If your stagnant-water wetland has few or no trees growing in it, then you’re left with one of three possible choices: a bog, a fen, or a vernal pool. The vernal pool is the easiest to identify, because it’s small and only seasonally wet. Essentially, it is a swamp without trees. Vernal pools are lined with bedrock or dense gravel called hardpan, which can hold water well into the summer months. They typically lack inlets and outlets, gathering water from snowmelt and rainfall. In the spring they teem with amphibian life. Frogs and salamanders depend on them for breeding, egg-laying, and larval development. Because they dry out each year, vernal pools lack predators, such as small fish, that would normally prey on such a bounty of food.
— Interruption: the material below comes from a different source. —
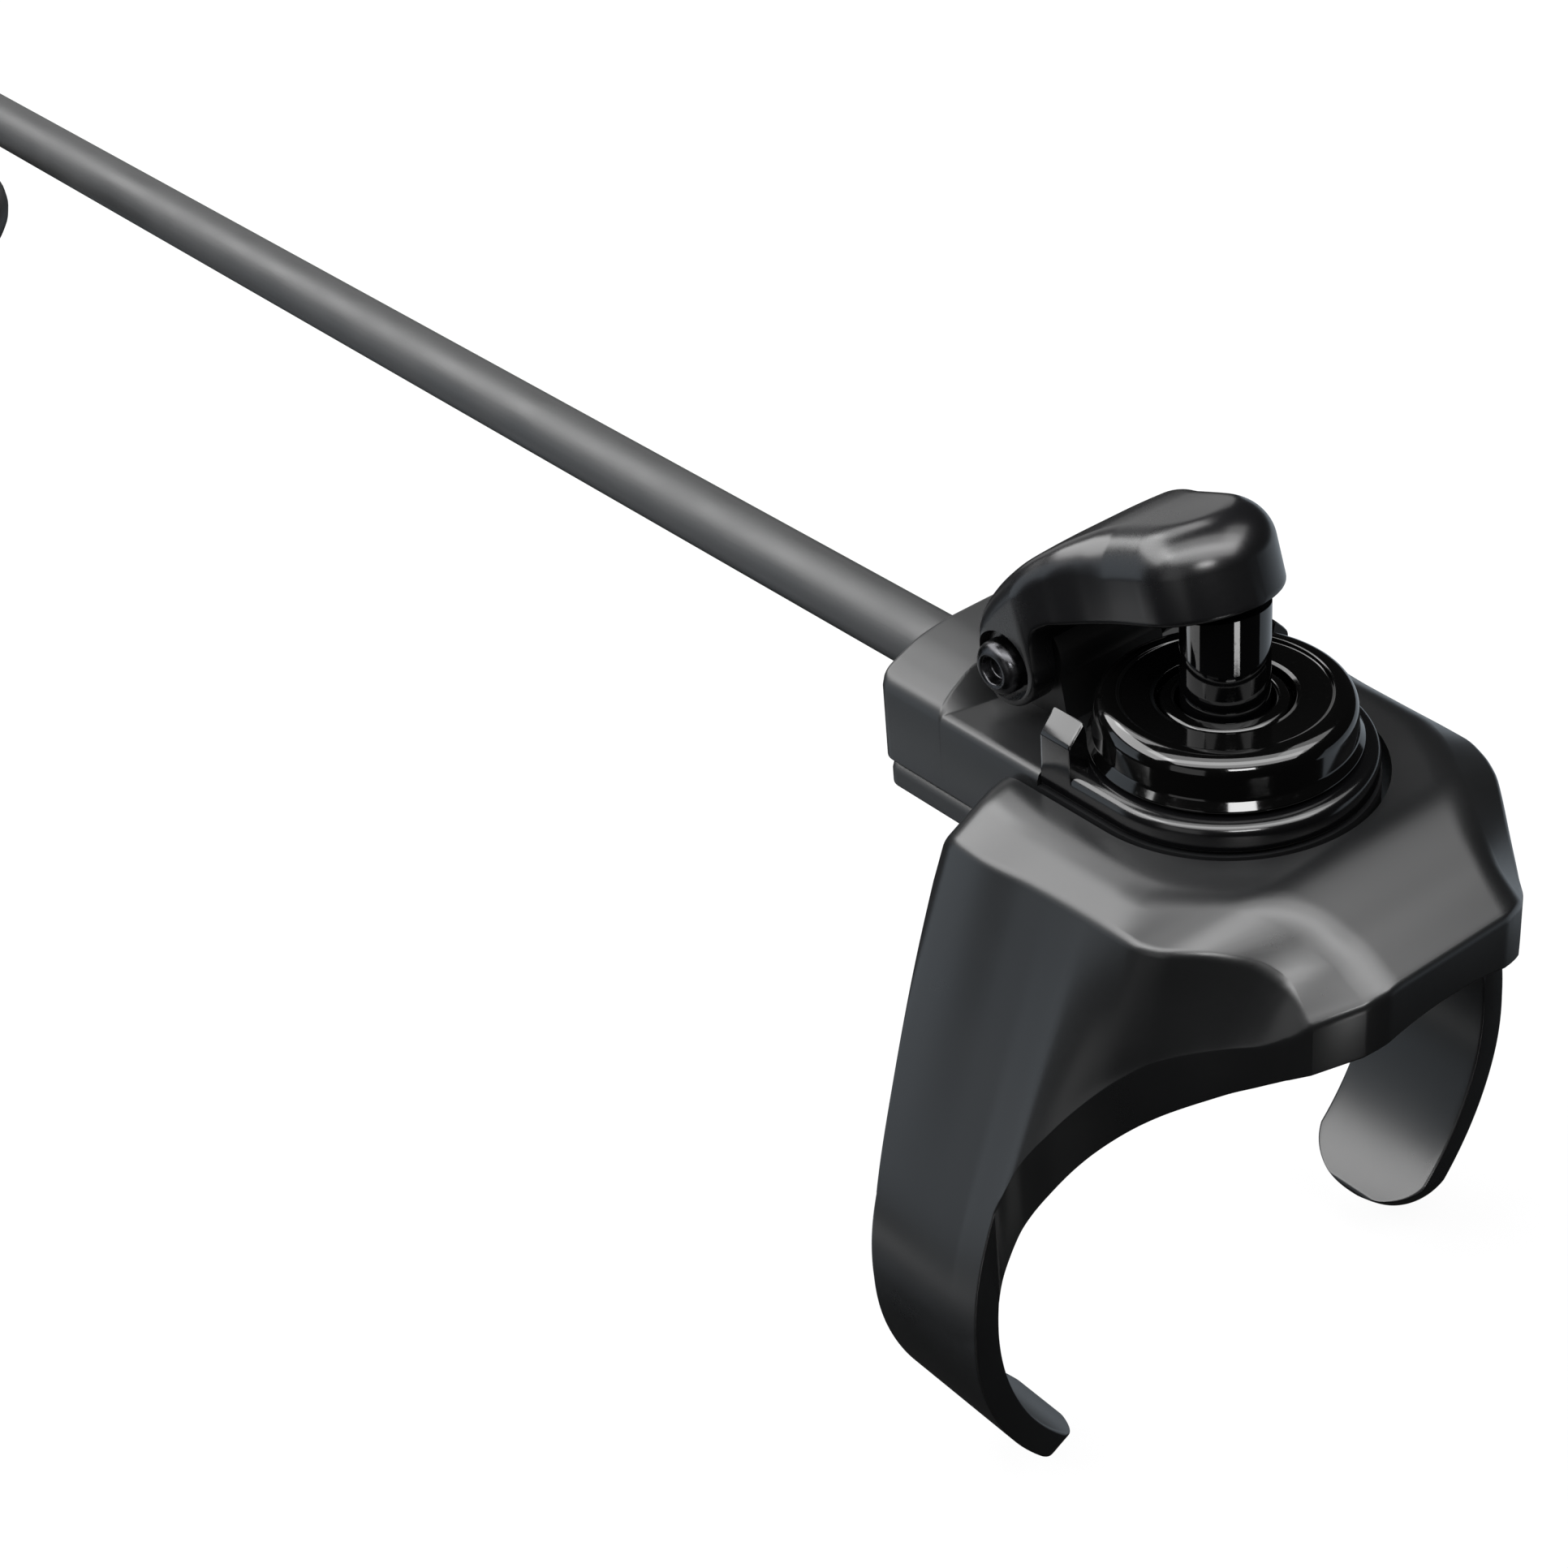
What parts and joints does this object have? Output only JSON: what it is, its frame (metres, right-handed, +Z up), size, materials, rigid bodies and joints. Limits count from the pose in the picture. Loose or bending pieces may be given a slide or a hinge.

Finally, if your wetland is wet all year, has stagnant water, and has few or no trees growing in it, you’re down to two options: a bog or a fen. Bogs are the most nutrient-poor of the wetlands. With little to no inflow or outflow, decomposition happens slowly, acids build up, and nutrients are scarce. Most of the water and minerals in a bog come from rainfall and airborne dust. Bog plants have developed creative ways to absorb nutrients. For instance, acid-loving dwarf shrubs have partnerships with fungi in their roots that make soil nutrients more available, while carnivorous pitcher plants, sundews, and bladderworts go after their food more directly, trapping and dissolving little insects. The most abundant plants in a bog are sphagnum mosses and acid-loving dwarf shrubs called heaths, including cranberries, leatherleaf, Labrador tea, and bog laurel.

Life in the fen is much easier than in a bog. Water does flow, albeit slowly and imperceptibly, flushing out the acidic byproducts of decomposition. Fens are fed by an upwelling of groundwater that is laden with calcium and other minerals. A rich fen looks like a lush, wet grassland and is dominated by sedges. Rich fens have many more species of plants and different mosses than bogs. High spots called hummocks are home to some of our native wetland shrubs like alternate-leaved buckthorn, shrubby cinquefoil, and the white-leaved hoary willow. 

New England’s most famous fen was in Boston’s Back Bay, near the aptly named Fenway Park. But be careful not to identify wetlands solely by their proper names. Eshqua Bog, for example, a much-visited wetland in Hartland, Vermont, that is well known for its showy lady’s slipper orchids, is not a bog but a fen. It’s just so tempting to call everything a bog!